Dengan demikian, hitungan hari (argo) pembayaran akan mulai berlaku pada saat kontraktor menyampaikan hanya invoice komersial, kuitansi, dan Berita Acara Kemajuan Fisik Pekerjaan yang telah ditandatangani oleh pihak pemberi kerja (project owner) tanpa
Faktur Pajak. Dengan mencantumkannya secara tegas dalam kontrak, maka
pihak pemberi kerja tidak punya alasan lagi untuk tidak memproses
pembayaran hanya karena pihak kontraktor tidak melampirkan Faktur Pajak
pada saat mengajukan tagihan pada setiap termin.
Untuk
kepentingan administrasi pihak pemberi kerja, bisa saja dibuatkan Faktur
Pajak Sementara (pro-forma) tanpa nomor seri yang dapat disampaikan
pada saat mengajukan tagihan dan akan diganti dengan Faktur Pajak asli
pada saat menerima pembayaran.
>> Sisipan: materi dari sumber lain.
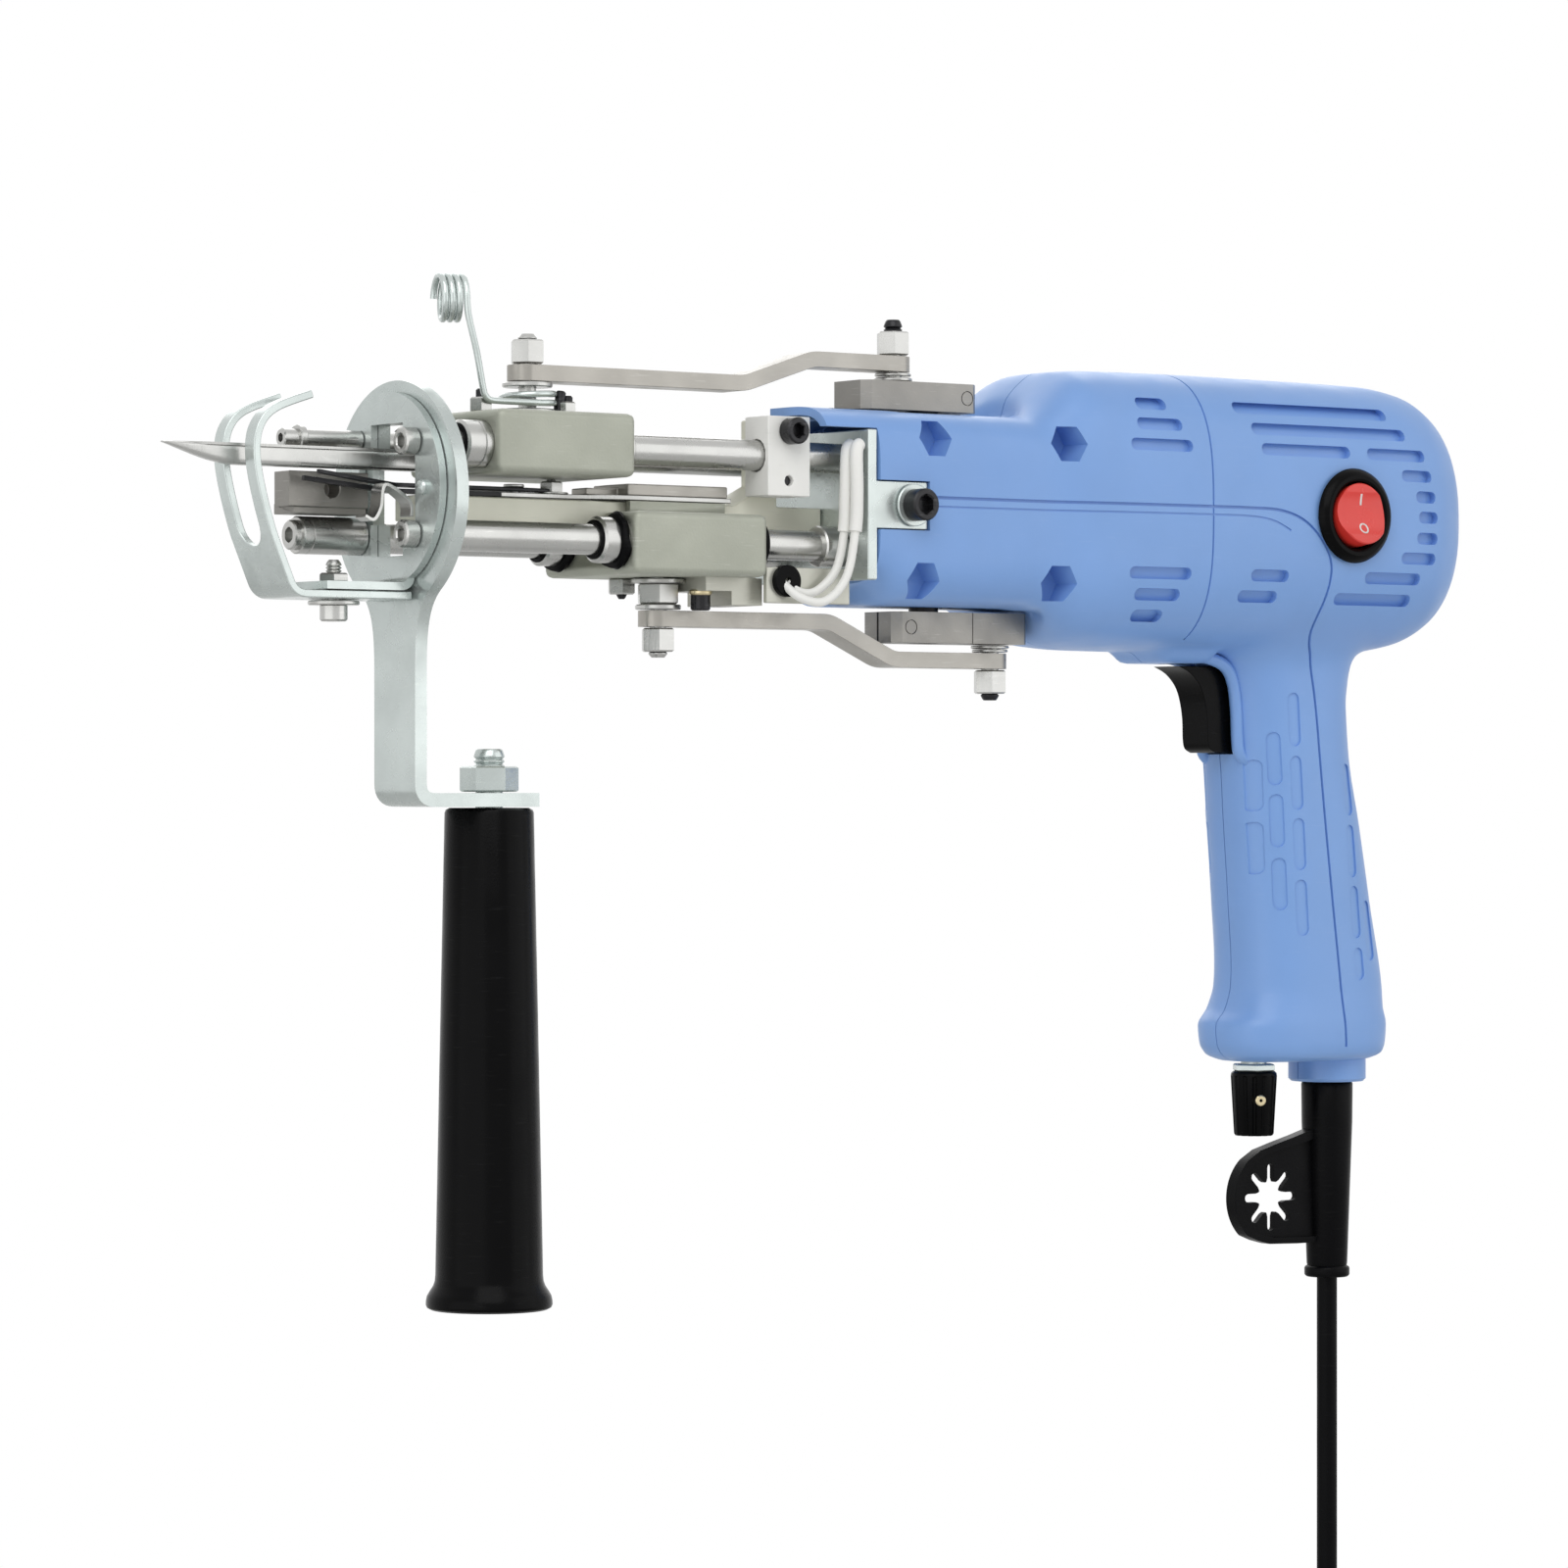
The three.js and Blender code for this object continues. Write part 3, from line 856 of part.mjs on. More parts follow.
add('motor_shaft', join(bar(X, [pinion.rear - overrun, 0, 0], motor.shaft,
  motor.shaftRear - pinion.rear + overrun, 16),
  pinionCone, bar(X, [fanFront - overrun, 0, 0], motor.shaft * 2, motor.fanLong + overrun, 16), ...fanBlades),
'steel');

// Rocker switch in the left half
const bezelFace = -bodySections[6][3], barrelStart = bezelFace - gap - overrun / 2;
add('switch_body', cut(join(bar(nearward, [rocker.x, bezelFace - gap, rocker.z], rocker.bezel,
  rocker.bezelThick, 32),
  bar(Y, [rocker.x, barrelStart, rocker.z], rocker.barrel, -motor.radius - gap - barrelStart, 28)),
bar(Y, [rocker.x, bezelFace - gap - rocker.bezelThick - overrun, rocker.z], rocker.face - gap,
rocker.bezelThick + rocker.height * 2,
  28)), 'dark');
const rockerShape = bar(Y, [0, -rocker.height, 0], rocker.inner, rocker.height * 2, 24)
  .subtract(bar(X, [-rocker.face, -rocker.hollowDeep, 0], rocker.hollow, 2 * rocker.face, 32))
  .rotate([rocker.tilt, 0, 0]);
add('rocker', rockerShape.translate([rocker.x, bezelFace - gap - rocker.bezelThick * rocker.seatShare,
  rocker.z]), 'red');

// Trigger and the switch behind it
const [toeBack] = triggerCurve[triggerCurve.length - 1];
const triggerLine = [[triggerRear, trigger.top], [triggerFront + overrun, trigger.top],
  ...triggerCurve.map(([back, below]) => [triggerFront + back, trigger.top - below]),
  [triggerFront + toeBack, trigger.bottom + overrun], [triggerFront + toeBack + overrun, trigger.bottom],
  [triggerRear, trigger.bottom]].reverse();
add('trigger', sideSlab(triggerLine, -trigger.half, 2 * trigger.half), 'dark');
const switchFront = triggerRear + trigger.travel + gap;
add('trigger_switch', cuboid([switchFront, switchFront + triggerSwitch.long], [-triggerSwitch.half,
  triggerSwitch.half],
  [trigger.bottom - triggerSwitch.drop, trigger.top - triggerSwitch.drop]), 'dark');

// Speed control: potentiometer in the handle, nut and fluted knob below it
const nutBottom = -speed.nutTop - gap - speed.nutLong;
add('speed_control', cut(join(bar(Z, [speed.x, 0, -speed.potBottom], speed.potRadius,
  speed.potBottom - speed.potTop),
  bar(Z, [speed.x, 0, nutBottom], speed.bush, -speed.potBottom - nutBottom + overrun, 16),
  hexBar(Z, [speed.x, 0, nutBottom], speed.nutFlats, speed.nutLong)),
bar(Z, [speed.x, 0, nutBottom - overrun], speed.shaft + gap, -speed.potBottom - nutBottom + 2 * overrun,
16)), 'zinc');
const flute = [];
for (let i = 0; i < speed.flutes * 4; i++) {
  const angle = 2 * Math.PI * i / (speed.flutes * 4);
  const reachOut = speed.knobRadius * (i % 4 === 0 ? speed.fluteShare : 1);
  flute.push(new THREE.Vector2(reachOut * Math.cos(angle), reachOut * Math.sin(angle)));
}
const knobShape = new THREE.ExtrudeGeometry(new THREE.Shape(flute),
  { depth: speed.knobBottom - speed.knobTop, bevelEnabled: false });
const knobPlace = knobShape.getAttribute('position');
for (let i = 0; i < knobPlace.count; i++) {
  const share = knobPlace.getZ(i) > 0 ? 1 : speed.knobLow / speed.knobRadius;
  knobPlace.setXY(i, knobPlace.getX(i) * share, knobPlace.getY(i) * share);
}
const knobSolid = solid(knobShape.translate(speed.x, 0, -speed.knobBottom));
add('speed_knob', join(knobSolid, bar(Z, [speed.x, 0, -speed.knobTop - overrun], speed.shaft,
  speed.knobTop - speed.potBottom
  + overrun - gap, 16)), 'dark');

// Strain relief with the hook plate moulded on
const starX = cord.x - hook.starBack, neckX = cord.x - hook.neck;
const hookLine = [[cord.x, -hook.rearTop], [neckX, -hook.rearTop - hook.shoulder],
  ...arc(starX, -hook.starZ, hook.round, 180 - hook.openAngle, 180 + hook.openAngle, 8), [neckX, -hook.low],
  [cord.x, -hook.low]].reverse();
const star = [];
for (let i = 0; i < hook.rays; i++) {
  const middle = 2 * Math.PI * i / hook.rays, wide = Math.PI / hook.rays * hook.rayShare;
  for (const [turn, radius] of [[-hook.rayFoot, hook.starInner], [-hook.rayTip, hook.starOuter],
    [hook.rayTip, hook.starOuter], [hook.rayFoot, hook.starInner]]) {
    const angle = middle + wide * turn;
    star.push([starX + radius * Math.cos(angle), -hook.starZ + radius * Math.sin(angle)]);
  }
}
const boot = [[cord.radius + gap, -cord.flangeEnd], [cord.flange, -cord.flangeEnd], [cord.flange,
  -cord.bootEnd],
  [cord.bootLow, -cord.bootEnd], [cord.bootRadius, -cord.bossLow - gap], [cord.bootNeck, -cord.bossLow - gap],
  [cord.bootNeck, -cord.bootTop], [cord.radius + gap, -cord.bootTop]];
boot.push(boot[0]);
const bootSolid = solid(new THREE.LatheGeometry(boot.map(([r, z]) => new THREE.Vector2(r, z)),
  16).rotateX(Math.PI / 2))
  .translate([cord.x, 0, 0]);
const bootBore = bar(Z, [cord.x, 0, -cord.flangeEnd - overrun], cord.radius + gap,
  cord.flangeEnd - cord.bootTop + 2 * overrun, 16);
add('cord_boot', cut(join(bootSolid, cut(sideSlab(hookLine, -hook.half, 2 * hook.half), sideSlab(star,
  -hook.half - overrun,
  2 * (hook.half + overrun)))), bootBore), 'dark');

// Free cord: straight down out of the strain relief, then a tied hank, then the plug
const hankTop = -hank.top;
const straightTop = new THREE.Vector3(cord.x, 0, -cord.bootTop - 4 * gap);
const hankRadius = (turn) => hank.inner + hank.step * Math.abs(turn - hank.turns / 2);
const hankOuter = hankRadius(0);
const hankX = cord.x - hankOuter;
const hankMiddle = hankTop - hank.straight / 2;
// A loop is two half circles joined by runs; the turn counts from the top of the rear run, downwards first
function hankPoint(turn) {
  const radius = hankRadius(turn);
  const arcLong = Math.PI * hank.inner * hank.foldShare, runLong = hank.straight;
  const whole = 2 * (arcLong + runLong);
  let way = (turn % 1) * whole;
  let x, z;
  if (way < runLong) [x, z] = [radius, runLong / 2 - way];
  else if ((way -= runLong) < arcLong) {
    const angle = -Math.PI * way / arcLong;
    [x, z] = [radius * Math.cos(angle), -runLong / 2 + radius * Math.sin(angle)];
  } else if ((way -= arcLong) < runLong) [x, z] = [-radius, -runLong / 2 + way];
  else {
    const angle = Math.PI - Math.PI * (way - runLong) / arcLong;
    [x, z] = [radius * Math.cos(angle), runLong / 2 + radius * Math.sin(angle)];
  }
  const pull = Math.abs(z) < hank.straight / 2 ? hank.waist * Math.cos(Math.PI * z / hank.straight) ** 2 : 0;
  const layer = THREE.MathUtils.clamp((turn - hank.turns / 2) / hank.climb, -1, 1);
  return new THREE.Vector3(hankX + x - Math.sign(x) * Math.min(pull, Math.abs(x)), hank.layer * (1 + layer),
    hankMiddle + z);
}
const hankSteps = hank.turns * hank.stepsPerTurn;
const hankPath = Array.from({ length: hankSteps + 1 }, (_, i) => hankPoint(i / hank.stepsPerTurn));
const runShare = hank.straight / (2 * (Math.PI * hank.inner * hank.foldShare + hank.straight));
const lastRun = Math.round(runShare * hank.stepsPerTurn);
for (let i = 1; i <= lastRun; i++) {
  hankPath.push(hankPoint(hank.turns + i / hank.stepsPerTurn));
}
const hankStart = hankPath[0].clone().setZ(hankPath[0].z + 2 * cord.radius);
const hankEnd = hankPath[hankPath.length - 1].clone();
hankEnd.setZ(hankEnd.z - hank.tail);
hankPath.unshift(hankStart);
hankPath.push(hankEnd);
let cordLong = 0;
for (let i = 1; i < hankPath.length; i++) cordLong += hankPath[i].distanceTo(hankPath[i - 1]);
console.log('hank least gap', selfGap(hankPath, cord.radius, 6).toFixed(2), 'length', cordLong.toFixed(1));
add('hank', tube(hankPath, cord.radius, hank.sides), 'dark');
function plainCord(name, from, to, steps) {
  const circle = new THREE.Shape();
  circle.absarc(0, 0, cord.radius - gap / 2, 0, 2 * Math.PI);
  const shape = new THREE.ExtrudeGeometry(circle, { steps, curveSegments: 5,
    extrudePath: new THREE.LineCurve3(from, to) });
  add(name, solid(shape), 'dark');
}
plainCord('cord', straightTop, hankStart.clone().add(new THREE.Vector3(0, 0, gap)), 12);
const plugTop = hankEnd.z - gap;
const plugAt = [hankEnd.x, hankEnd.y, plugTop];
const pinTop = plugTop - plug.sleeveLong - plug.long;
const bulge = plug.half * plug.bulgeShare;
add('plug', join(bar(down, plugAt, plug.sleeve * plug.sleeveShare, plug.sleeveLong + overrun, 16,
  plug.sleeve),
  slab([[-plug.half, -plug.thick], [plug.half, -plug.thick], [bulge, 0], [plug.half, plug.thick],
    [-plug.half, plug.thick], [-bulge, 0]].map(([x, y]) => [x + plugAt[0], y + plugAt[1]]), pinTop,
    plug.long),
  ...[-1, 1].map((sign) => bar(down, [plugAt[0] + sign * plug.pinSpread, plugAt[1], pinTop + overrun],
  plug.pin,
    plug.pinLong, 12))), 'dark');
console.log('cord length', (cordLong + straightTop.z - hankStart.z).toFixed(1));
const tieHalf = [hankRadius(hank.turns + hank.tieShare) - hank.waist + cord.radius + gap,
  hank.layer + cord.radius + gap];
const tieSpan = (grow) => [[hankX - tieHalf[0] - grow, hankX + tieHalf[0] + grow],
  [hank.layer - tieHalf[1] - grow, hank.layer + tieHalf[1] + grow]];
add('cord_tie', cut(cuboid(...tieSpan(tie.wall), [hankMiddle - tie.high / 2, hankMiddle + tie.high / 2]),
  cuboid(...tieSpan(0), [hankMiddle - tie.high, hankMiddle + tie.high])), 'dark');

// Sleeved lead wires from the gearbox plate down to the grommet on the casing floor
const leadCurve = new THREE.CatmullRomCurve3(leadPoints.map(([x, y, z]) => new THREE.Vector3(x, y, z)));
console.log('lead wire least gap', selfGap(leadCurve.getPoints(32), lead.radius, 5).toFixed(2));
add('lead_wire', tube(leadCurve.getPoints(32), lead.radius, 5), 'white');

// The whole machine hangs from the pistol grip, so the grip is the reference point
const gripPoint = [298, 0, -95];
const machine = new THREE.Group();
machine.add(meshes);
meshes.position.set(-gripPoint[0], -gripPoint[1], -gripPoint[2]);
export default machine;
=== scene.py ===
# Handheld tufting machine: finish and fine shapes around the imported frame
import json
from math import atan2, copysign, cos, degrees, pi, radians, sin, sqrt

import bmesh
import bpy
import numpy as np
from mathutils import Matrix, Vector


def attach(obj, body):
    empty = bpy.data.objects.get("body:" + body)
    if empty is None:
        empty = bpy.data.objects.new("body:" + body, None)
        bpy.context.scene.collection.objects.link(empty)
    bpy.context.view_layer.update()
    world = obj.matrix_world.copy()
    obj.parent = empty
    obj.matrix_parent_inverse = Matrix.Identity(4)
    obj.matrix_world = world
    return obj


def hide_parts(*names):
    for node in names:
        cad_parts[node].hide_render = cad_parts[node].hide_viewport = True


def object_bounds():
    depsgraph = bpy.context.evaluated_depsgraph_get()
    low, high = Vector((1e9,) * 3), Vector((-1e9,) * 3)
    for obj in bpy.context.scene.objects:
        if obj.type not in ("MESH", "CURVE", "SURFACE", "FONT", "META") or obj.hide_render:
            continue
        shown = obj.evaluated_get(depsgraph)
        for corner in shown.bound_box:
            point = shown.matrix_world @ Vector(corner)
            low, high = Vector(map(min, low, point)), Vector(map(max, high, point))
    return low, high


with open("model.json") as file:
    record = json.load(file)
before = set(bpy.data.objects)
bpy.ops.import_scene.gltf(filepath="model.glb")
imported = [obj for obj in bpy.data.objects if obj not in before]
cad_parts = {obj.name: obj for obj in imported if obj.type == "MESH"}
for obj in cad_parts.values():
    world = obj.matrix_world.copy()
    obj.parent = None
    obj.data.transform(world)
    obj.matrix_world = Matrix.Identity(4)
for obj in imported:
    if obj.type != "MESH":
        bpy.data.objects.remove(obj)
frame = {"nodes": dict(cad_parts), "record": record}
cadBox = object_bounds()

mm = 0.001
gripPoint = Vector((298, 0, -95))  # sizes below run from the front plate, the frame from the grip
axisY, axisZ = Vector((0, 1, 0)), Vector((0, 0, 1))
back, forward, up, down, away, nearby = (1, 0, 0), (-1, 0, 0), (0, 0, 1), (0, 0, -1), (0, 1, 0), (0, -1, 0)
levels, sides = {"upper": 1, "lower": -1}, {"near": -1, "far": 1}


def place(point):
    return (Vector(point) - gripPoint) * mm


def around(count, start=0):
    return [2 * pi * (i + start) / count for i in range(count)]


def addObject(name, data):
    made = bpy.data.objects.new(name, data)
    bpy.context.scene.collection.objects.link(made)
    return made


def fillInputs(tree, node, inputs):
    for label, value in inputs.items():
        if isinstance(value, bpy.types.NodeSocket):
            tree.links.new(value, node.inputs[label])
        else:
            node.inputs[label].default_value = value


def addNode(tree, kind, inputs=None, **settings):
    node = tree.nodes.new("ShaderNode" + kind)
    for key, value in settings.items():
        setattr(node, key, value)
    fillInputs(tree, node, inputs or {})
    return node


# Camera and room
view = {"spot": (-775.96, -1226.41, -74.11), "aim": (0.59063, 0.80694, 0.0), "lens": 131.84, "sensor": 36,
        "clip": (0.01, 50)}
room = {"floorReach": 1.6, "floorDrop": 0.012, "floorSteps": 64, "floorTone": (0.86, 0.86, 0.85, 1), "floorRough": 0.7,
        "sky": 0.36, "white": (1, 1, 1, 1)}
lamps = {  # place, size in metres, power
    "key": ((-900, -1100, 1300), 1.5, 15), "fill": ((-1300, -300, -200), 1.5, 4.5),
    "side": ((900, -1300, 500), 1.6, 6), "back": ((500, 1300, 1100), 1.6, 9)}
lampAim = Vector((0, 0, 0.08))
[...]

Dengan melakukan cara demikian, maka
penalangan PPN dapat dihindari karena Faktur Pajak akan selalu dibuat
oleh pihak kontraktor pada saat menerima pembayaran dan akan
disetor/dilaporkan pada bulan berikutnya. Cara ini tidak melanggar
ketentuan perpajakan karena Faktur Pajak dapat dibuat pada saat
penerimaan pembayaran termin.
2. Dalam hal tidak mungkin
dicapai kesepakatan untuk tidak memasukkan klausul Faktur Pajak sebagai
syarat dokumen lengkap dalam kontrak pekerjaan, maka sebaiknya
diupayakan agar pengajuan tagihan termin dapat dilakukan paling lambat
setiap akhir bulan dan dengan jangka waktu pembayaran maksimum 30 (tiga
puluh ) hari. Dalam hal ini Berita Acara Kemajuan Pekerjaan juga sudah
harus dibuat dan ditandatangani oleh pihak pemberi kerja sebelum
tanggal tersebut.
Cara ini juga dapat menghindari penalangan PPN
karena meskipun Faktur Pajak dibuat pada saat pengajuan tagihan,
misalnya tanggal 28 Februari 2012, pihak kontraktor diharapkan telah
menerima pembayaran termasuk PPN paling lambat pada 30 hari kemudian
sesuai kesepakatan dalam kontrak yaitu tanggal 28 Maret 2012, sehingga
dapat menggunakan penerimaan tagihan tersebut untuk menyetor PPN ke Kas
Negara pada tanggal 31 Maret 2012, tentu saja setelah memperhitungkan
dengan Pajak Masukan yang dapat dikreditkan terhadap Pajak Keluaran pada
masa itu.
Untuk manjaga ketaatan pemberi kerja dalam melakukan
pembayaran tagihan, perlu diatur juga dalam kontrak mengenai pengenaan
denda sejumlah persentase tertentu atas keterlambatan pembayaran
tagihan. Selanjutnya perlu diperhatikan bahwa dalam hal pekerjaan jasa
konstruksi telah dinyatakan selesai dan telah diserahterimakan kepada
pihak pemberi kerja, maka PPN terhutang pada saat serah terima pekerjaan
meskipun pembayaran atas sisa tagihan belum diterima oleh pihak
kontraktor.
Dalam hal ini maka Faktur Pajak harus dibuat pada
saat terjadinya serah terima, kecuali pembayaran terjadi sebelum tanggal
serah terima di mana Faktur Pajak Standar harus dibuat paling lambat
pada saat penerimaan pembayaran.
Kesimpulan
Dengan
memanfaatkan ketentuan perpajakan yang berlaku menyangkut saat
pembuatan Faktur Pajak untuk usaha jasa konstruksi yaitu pada saat
pembayaran termin dan pada saat serah terima dalam hal pekerjaan telah
selesai serta menuangkannya dalam kontrak jasa konstruksi pada klausul
penagihan dan pembayaran, maka penalangan (pre-financing) pembayaran PPN yang menguras cash-flow oleh pengusaha jasa konstruksi dapat dihindari.